Using the material below, copy every line where "from" appears.

──────────

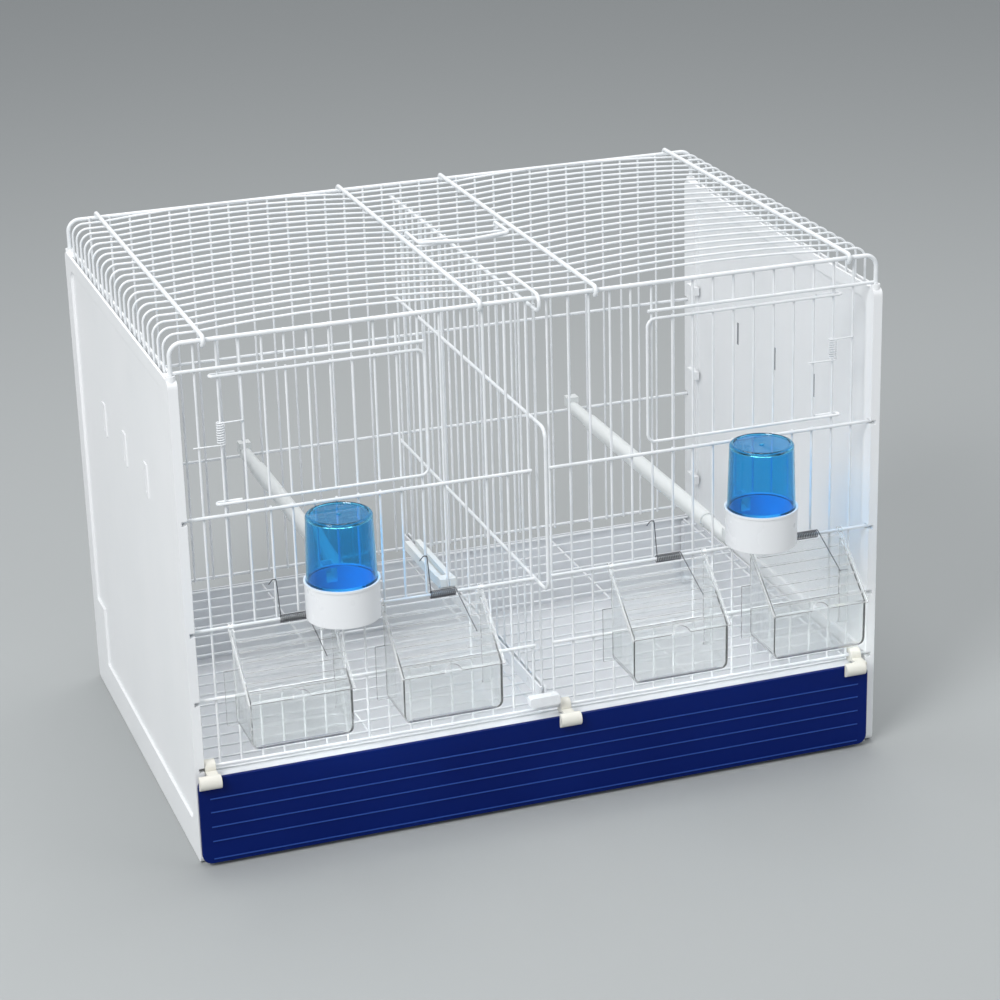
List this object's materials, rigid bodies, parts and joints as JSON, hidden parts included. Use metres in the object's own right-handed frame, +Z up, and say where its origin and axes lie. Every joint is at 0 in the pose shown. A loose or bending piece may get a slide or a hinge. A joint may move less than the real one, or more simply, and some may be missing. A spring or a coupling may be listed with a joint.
{
  "type": "bird breeding cage",
  "caption": "Low wire breeding cage with plastic side panels, sprung front doors, tip-up seed feeders, round drinkers, a slide-in divider, a drawer tray and a fold-flat carry handle.",
  "frame": {"origin": "on the ground under the middle of the whole object's box", "axes": "+X to the right as seen from the front, +Y from front to back, +Z up"},
  "size_m": [0.6, 0.4542, 0.4448],
  "materials": {
    "white_wire": "satin",
    "white_plastic": "satin",
    "blue_plastic": "satin",
    "blue_clear": "gloss",
    "clear_plastic": "gloss",
    "ivory_plastic": "satin",
    "spring_steel": "satin"
  },
  "bodies": {
    "cage": {"side_panel_left": "white_plastic", "side_panel_right": "white_plastic", "front_grille": "white_wire", "back_grille": "white_wire", "roof_grille": "white_wire", "perch_left": "ivory_plastic", "perch_right": "ivory_plastic", "perch_short": "ivory_plastic", "door_spring_left": "white_wire", "door_spring_right": "white_wire", "feeder_spring_1": "spring_steel", "feeder_spring_2": "spring_steel", "feeder_spring_3": "spring_steel", "feeder_spring_4": "spring_steel"},
    "door_left": {"door_left": "white_wire"},
    "door_right": {"door_right": "white_wire"},
    "feeder_lid_1": {"feeder_lid_1": "clear_plastic"},
    "feeder_cup_1": {"feeder_cup_1": "clear_plastic"},
    "feeder_lid_2": {"feeder_lid_2": "clear_plastic"},
    "feeder_cup_2": {"feeder_cup_2": "clear_plastic"},
    "feeder_lid_3": {"feeder_lid_3": "clear_plastic"},
    "feeder_cup_3": {"feeder_cup_3": "clear_plastic"},
    "feeder_lid_4": {"feeder_lid_4": "clear_plastic"},
    "feeder_cup_4": {"feeder_cup_4": "clear_plastic"},
    "drinker_left": {"drinker_cup_left": "white_plastic"},
    "dome_left": {"drinker_dome_left": "blue_clear"},
    "drinker_right": {"drinker_cup_right": "white_plastic"},
    "dome_right": {"drinker_dome_right": "blue_clear"},
    "divider": {"divider_grille": "white_wire", "divider_track": "white_plastic", "divider_foot": "white_plastic"},
    "tray": {"tray": "white_plastic", "tray_front": "blue_plastic", "floor_grille": "white_wire", "tray_clip_left": "ivory_plastic", "tray_clip_middle": "ivory_plastic", "tray_clip_right": "ivory_plastic"},
    "handle": {"carry_handle": "white_wire"}
  },
  "joints": [
    {"name": "door_left_swing", "type": "hinge", "parent": "cage", "child": "door_left", "pos_m": [-0.25916, -0.16265, 0.3556], "axis": [0, 0, -1], "range_deg": [0, 110], "stiffness_Nm_per_rad": 0.01, "springref_deg": -28.65, "deforming": ["door_spring_left"]},
    {"name": "door_right_swing", "type": "hinge", "parent": "cage", "child": "door_right", "pos_m": [0.25916, -0.16265, 0.3556], "axis": [0, 0, 1], "range_deg": [0, 110], "stiffness_Nm_per_rad": 0.01, "springref_deg": -28.65, "deforming": ["door_spring_right"]},
    {"name": "feeder_lid_1_tip", "type": "hinge", "parent": "cage", "child": "feeder_lid_1", "pos_m": [-0.22341, -0.16485, 0.2], "axis": [-1, 0, 0], "range_deg": [0, 38], "stiffness_Nm_per_rad": 0.02, "springref_deg": -49.85, "deforming": ["feeder_spring_1"]},
    {"name": "feeder_cup_1_draw", "type": "slide", "parent": "cage", "child": "feeder_cup_1", "axis": [0, -0.7694, -0.6388], "range_m": [0, 0.08]},
    {"name": "feeder_lid_2_tip", "type": "hinge", "parent": "cage", "child": "feeder_lid_2", "pos_m": [-0.0983, -0.16485, 0.2], "axis": [-1, 0, 0], "range_deg": [0, 100], "stiffness_Nm_per_rad": 0.02, "springref_deg": -49.85, "deforming": ["feeder_spring_2"]},
    {"name": "feeder_cup_2_draw", "type": "slide", "parent": "cage", "child": "feeder_cup_2", "axis": [0, -0.7694, -0.6388], "range_m": [0, 0.08]},
    {"name": "feeder_lid_3_tip", "type": "hinge", "parent": "cage", "child": "feeder_lid_3", "pos_m": [0.0983, -0.16485, 0.2], "axis": [-1, 0, 0], "range_deg": [0, 100], "stiffness_Nm_per_rad": 0.02, "springref_deg": -49.85, "deforming": ["feeder_spring_3"]},
    {"name": "feeder_cup_3_draw", "type": "slide", "parent": "cage", "child": "feeder_cup_3", "axis": [0, -0.7694, -0.6388], "range_m": [0, 0.08]},
    {"name": "feeder_lid_4_tip", "type": "hinge", "parent": "cage", "child": "feeder_lid_4", "pos_m": [0.22341, -0.16485, 0.2], "axis": [-1, 0, 0], "range_deg": [0, 38], "stiffness_Nm_per_rad": 0.02, "springref_deg": -49.85, "deforming": ["feeder_spring_4"]},
    {"name": "feeder_cup_4_draw", "type": "slide", "parent": "cage", "child": "feeder_cup_4", "axis": [0, -0.7694, -0.6388], "range_m": [0, 0.08]},
    {"name": "drinker_left_unhook", "type": "slide", "parent": "cage", "child": "drinker_left", "axis": [0, -1, 0], "range_m": [0, 0.08]},
    {"name": "dome_left_lift", "type": "slide", "parent": "drinker_left", "child": "dome_left", "axis": [0, 0, 1], "range_m": [0, 0.09]},
    {"name": "drinker_right_unhook", "type": "slide", "parent": "cage", "child": "drinker_right", "axis": [0, -1, 0], "range_m": [0, 0.08]},
    {"name": "dome_right_lift", "type": "slide", "parent": "drinker_right", "child": "dome_right", "axis": [0, 0, 1], "range_m": [0, 0.09]},
    {"name": "divider_draw", "type": "slide", "parent": "cage", "child": "divider", "axis": [0, -1, 0], "range_m": [0, 0.42]},
    {"name": "tray_draw", "type": "slide", "parent": "cage", "child": "tray", "axis": [0, -1, 0], "range_m": [0, 0.55]},
    {"name": "handle_tip", "type": "hinge", "parent": "cage", "child": "handle", "pos_m": [0, 0.0455, 0.43915], "axis": [-1, 0, 0], "range_deg": [0, 160]}
  ]
}
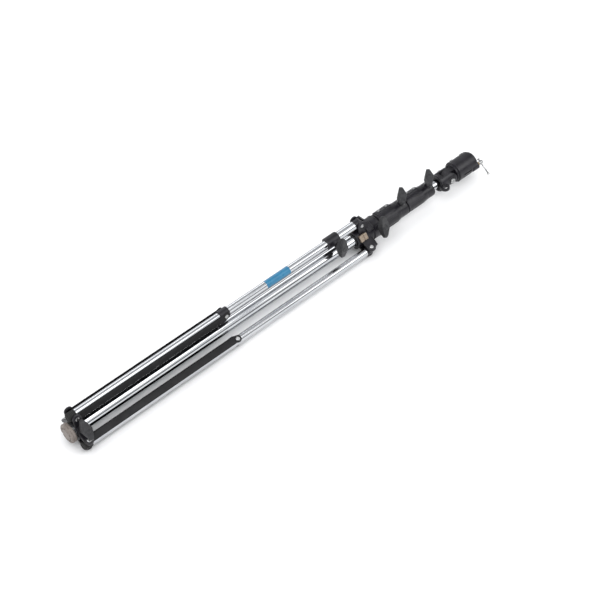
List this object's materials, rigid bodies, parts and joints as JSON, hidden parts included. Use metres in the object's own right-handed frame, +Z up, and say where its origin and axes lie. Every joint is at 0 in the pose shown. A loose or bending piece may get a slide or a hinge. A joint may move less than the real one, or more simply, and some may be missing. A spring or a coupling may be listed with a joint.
{
  "type": "lighting boom stand",
  "caption": "Folded tripod stand with chrome telescopic column, black channel struts, wing-knob clamps and a tilting clamp head.",
  "frame": {"origin": "centre of the folded stand's footprint on the ground that it lies on", "axes": "+X along the column from the foot to the head, +Z up, the two lower legs rest on the ground"},
  "size_m": [1.4, 0.1256, 0.1211],
  "materials": {
    "chrome_tube": "bright chrome plate on drawn steel tube",
    "black_channel": "satin black powder coat on folded steel channel",
    "black_casting": "satin black paint on die-cast aluminium",
    "bright_steel": "bright zinc-plated steel",
    "knob_plastic": "glass-filled nylon, dark grey",
    "foot_pad": "warm grey moulded pad",
    "rubber_tip": "black rubber",
    "nylon_bush": "black nylon",
    "label_film": "plain blue adhesive film",
    "zinc_shoe": "bronze-toned cast shoe",
    "brass_bush": "turned brass"
  },
  "bodies": {
    "column": {"column_tube": "chrome_tube", "base_foot": "foot_pad", "lower_collar": "black_casting", "lower_rivets": "bright_steel", "casting_a": "black_casting", "bush_a": "nylon_bush", "screws_a": "bright_steel"},
    "strut_a": {"strut_a": "black_channel", "mid_rivets_a": "bright_steel"},
    "strut_b": {"strut_b": "black_channel", "mid_rivet_b": "bright_steel"},
    "strut_c": {"strut_c": "black_channel", "mid_rivet_c": "bright_steel"},
    "leg_a": {"leg_sleeve_a": "chrome_tube", "level_clamp": "black_casting", "leg_guide_a": "black_casting", "leg_end_a": "black_casting"},
    "level_leg": {"leg_tube_a": "chrome_tube", "leg_tip_a": "rubber_tip", "label_band": "label_film"},
    "leg_b": {"leg_tube_b": "chrome_tube", "leg_end_b": "black_casting", "leg_tip_b": "rubber_tip"},
    "leg_c": {"leg_tube_c": "chrome_tube", "leg_end_c": "black_casting", "leg_tip_c": "rubber_tip"},
    "leg_collar": {"leg_collar": "black_casting", "collar_bush": "nylon_bush", "collar_rivets": "bright_steel", "clamp_shoe": "zinc_shoe"},
    "section_2": {"section_2_tube": "chrome_tube", "guide_2": "nylon_bush", "casting_b": "black_casting", "bush_b": "nylon_bush", "screws_b": "bright_steel"},
    "section_3": {"section_3_tube": "chrome_tube", "guide_3": "nylon_bush", "head_socket": "black_casting", "tilt_bolt": "bright_steel"},
    "head": {"head_barrel": "black_casting", "head_cover": "black_casting", "cover_screws": "bright_steel", "end_stud": "bright_steel", "tee_bush": "brass_bush"},
    "tee_screw": {"tee_screw": "bright_steel"},
    "tee_bar": {"tee_bar": "bright_steel"},
    "knob_low": {"knob_low": "knob_plastic", "stud_low": "bright_steel"},
    "knob_collar": {"knob_collar": "knob_plastic", "stud_collar": "bright_steel"},
    "knob_level": {"knob_level": "knob_plastic", "stud_level": "bright_steel"},
    "knob_a": {"knob_a": "knob_plastic", "stud_a": "bright_steel"},
    "knob_b": {"knob_b": "knob_plastic", "stud_b": "bright_steel"}
  },
  "joints": [
    {"name": "strut_a_fold", "type": "hinge", "parent": "column", "child": "strut_a", "pos_m": [-0.669, 0.00242, 0.09267], "axis": [0, -1, 0], "range_deg": [0, 35]},
    {"name": "leg_a_fold", "type": "hinge", "parent": "strut_a", "child": "leg_a", "pos_m": [-0.209, 0.00242, 0.09267], "axis": [0, -1, 0], "range_deg": [-70, 0]},
    {"name": "strut_b_fold", "type": "hinge", "parent": "column", "child": "strut_b", "pos_m": [-0.669, -0.03742, 0.02367], "axis": [0, 0.5, -0.866], "range_deg": [0, 35]},
    {"name": "leg_b_fold", "type": "hinge", "parent": "strut_b", "child": "leg_b", "pos_m": [-0.209, -0.03742, 0.02367], "axis": [0, 0.5, -0.866], "range_deg": [-70, 0]},
    {"name": "strut_c_fold", "type": "hinge", "parent": "column", "child": "strut_c", "pos_m": [-0.669, 0.04226, 0.02367], "axis": [0, 0.5, 0.866], "range_deg": [0, 35]},
    {"name": "leg_c_fold", "type": "hinge", "parent": "strut_c", "child": "leg_c", "pos_m": [-0.209, 0.04226, 0.02367], "axis": [0, 0.5, 0.866], "range_deg": [-70, 0]},
    {"name": "collar_fold", "type": "hinge", "parent": "leg_a", "child": "leg_collar", "pos_m": [0.251, 0.00242, 0.09267], "axis": [0, -1, 0], "range_deg": [0, 35]},
    {"name": "level_slide", "type": "slide", "parent": "leg_a", "child": "level_leg", "axis": [-1, 0, 0], "range_m": [0, 0.05]},
    {"name": "section_2_slide", "type": "slide", "parent": "column", "child": "section_2", "axis": [1, 0, 0], "range_m": [0, 0.85]},
    {"name": "section_3_slide", "type": "slide", "parent": "section_2", "child": "section_3", "axis": [1, 0, 0], "range_m": [0, 0.85]},
    {"name": "head_tilt", "type": "hinge", "parent": "section_3", "child": "head", "pos_m": [0.58, 0.00242, 0.04667], "axis": [0, -1, 0], "range_deg": [-90, 90]},
    {"name": "tee_turn", "type": "hinge", "parent": "head", "child": "tee_screw", "pos_m": [0.696, -0.01883, 0.04097], "axis": [1, 0, 0], "range_deg": [-180, 180]},
    {"name": "tee_bar_slide", "type": "slide", "parent": "tee_screw", "child": "tee_bar", "axis": [0, -0.766, -0.6428], "range_m": [-0.03, 0.002]},
    {"name": "low_knob_turn", "type": "hinge", "parent": "column", "child": "knob_low", "pos_m": [-0.666, -0.03266, 0.06692], "axis": [0, -0.866, 0.5], "range_deg": [-180, 180]},
    {"name": "collar_knob_turn", "type": "hinge", "parent": "leg_collar", "child": "knob_collar", "pos_m": [0.301, -0.03266, 0.06692], "axis": [0, -0.866, 0.5], "range_deg": [-180, 180]},
    {"name": "level_knob_turn", "type": "hinge", "parent": "leg_a", "child": "knob_level", "pos_m": [0.158, -0.02608, 0.09267], "axis": [0, -1, 0], "range_deg": [-180, 180]},
    {"name": "knob_a_turn", "type": "hinge", "parent": "column", "child": "knob_a", "pos_m": [0.4005, -0.00806, 0.08579], "axis": [0, -0.2588, 0.9659], "range_deg": [-180, 180]},
    {"name": "knob_b_turn", "type": "hinge", "parent": "section_2", "child": "knob_b", "pos_m": [0.5025, -0.00806, 0.08579], "axis": [0, -0.2588, 0.9659], "range_deg": [-180, 180]}
  ],
  "couplings": [
    {"joint": "strut_b_fold", "follows": "strut_a_fold", "ratio": 1},
    {"joint": "strut_c_fold", "follows": "strut_a_fold", "ratio": 1},
    {"joint": "leg_a_fold", "follows": "strut_a_fold", "ratio": -2},
    {"joint": "leg_b_fold", "follows": "strut_a_fold", "ratio": -2},
    {"joint": "leg_c_fold", "follows": "strut_a_fold", "ratio": -2},
    {"joint": "collar_fold", "follows": "strut_a_fold", "ratio": 1}
  ]
}
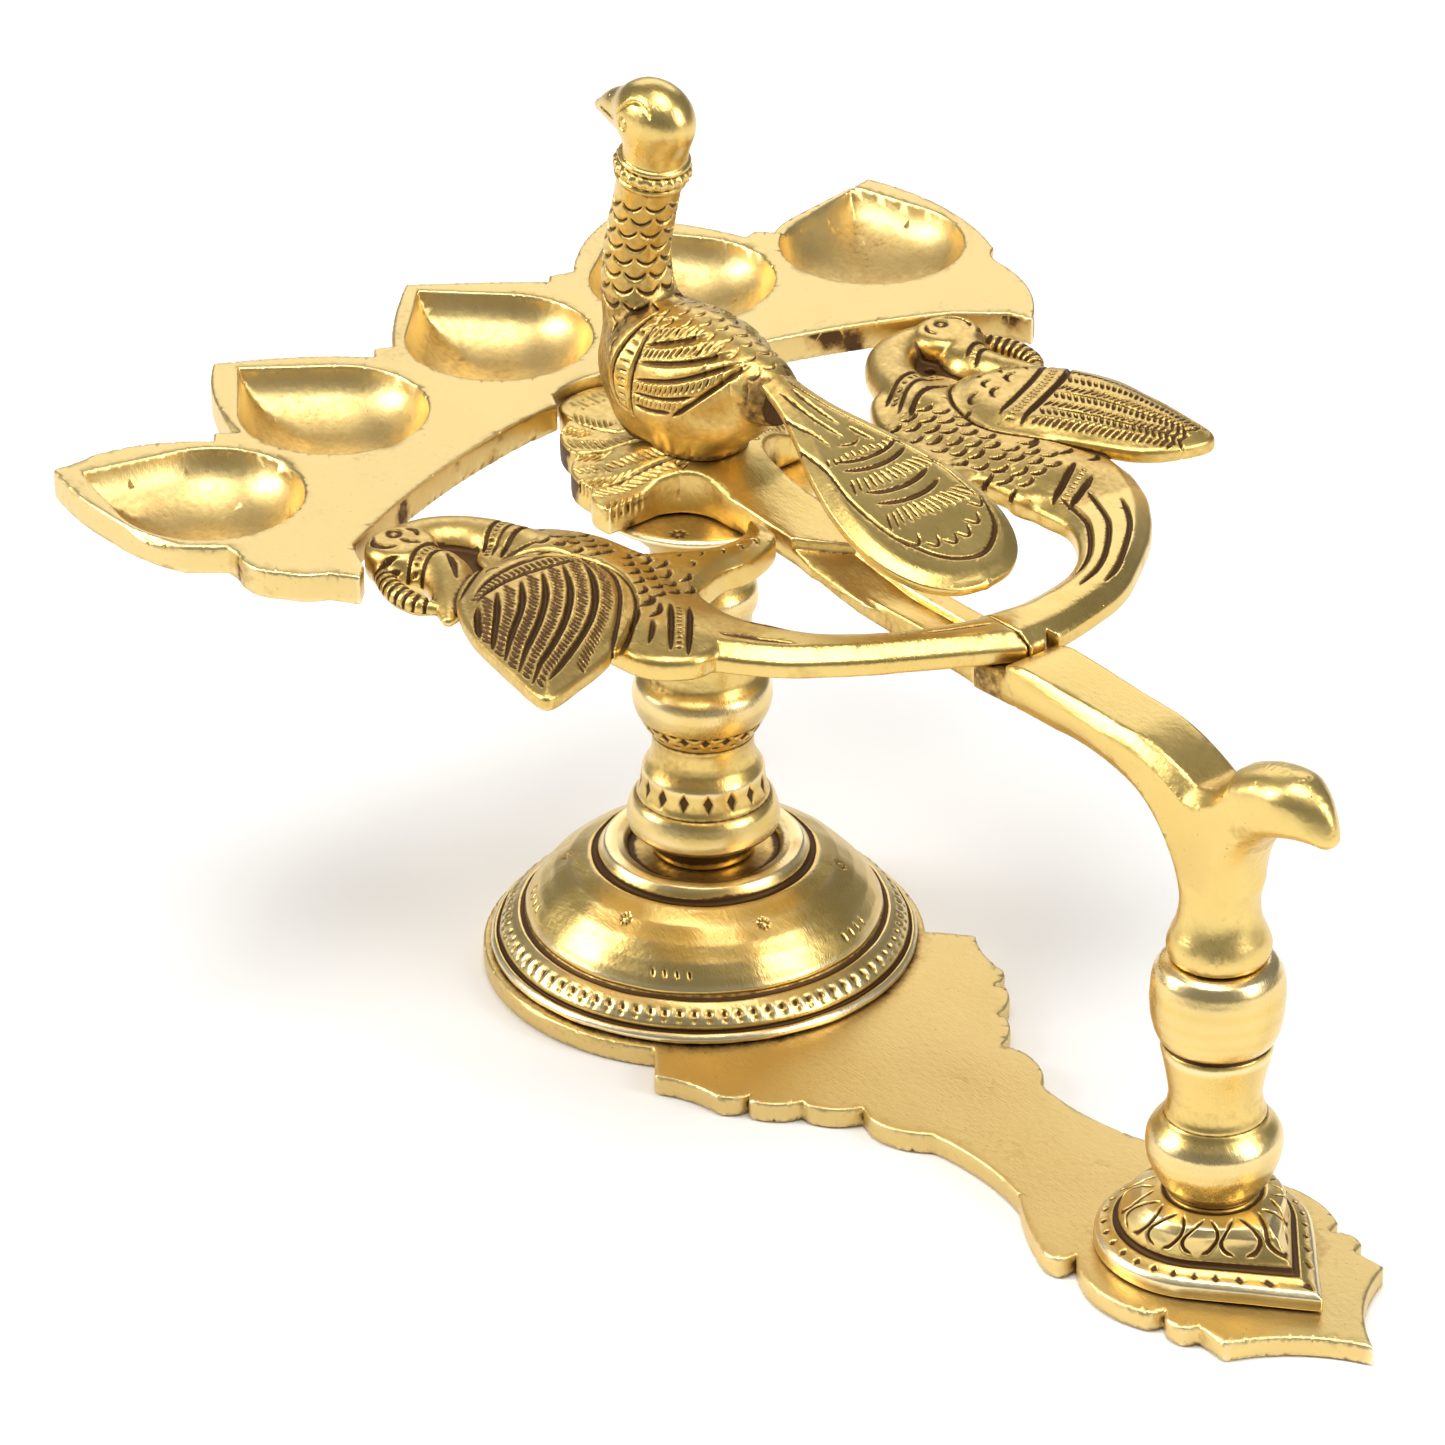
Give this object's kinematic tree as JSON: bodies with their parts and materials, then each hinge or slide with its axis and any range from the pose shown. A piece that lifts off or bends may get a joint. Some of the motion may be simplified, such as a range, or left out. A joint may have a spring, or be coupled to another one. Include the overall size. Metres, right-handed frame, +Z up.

──────────

■ Result of this task:
  "frame": {"origin": "on the ground under the middle of the whole object's box", "axes": "+X to the right as seen from the front, +Y from front to back, +Z up"},
  "frame": {"origin": "centre of the folded stand's footprint on the ground that it lies on", "axes": "+X along the column from the foot to the head, +Z up, the two lower legs rest on the ground"},
Give this object's kinematic tree as JSON: bodies with their parts and materials, then each hinge or slide with its axis and any range from the pose shown. A piece that lifts off or bends may get a joint. Some of the motion may be simplified, such as a range, or left out. A joint may have a spring, or be coupled to another one. Include the overall size. Metres, right-handed frame, +Z up.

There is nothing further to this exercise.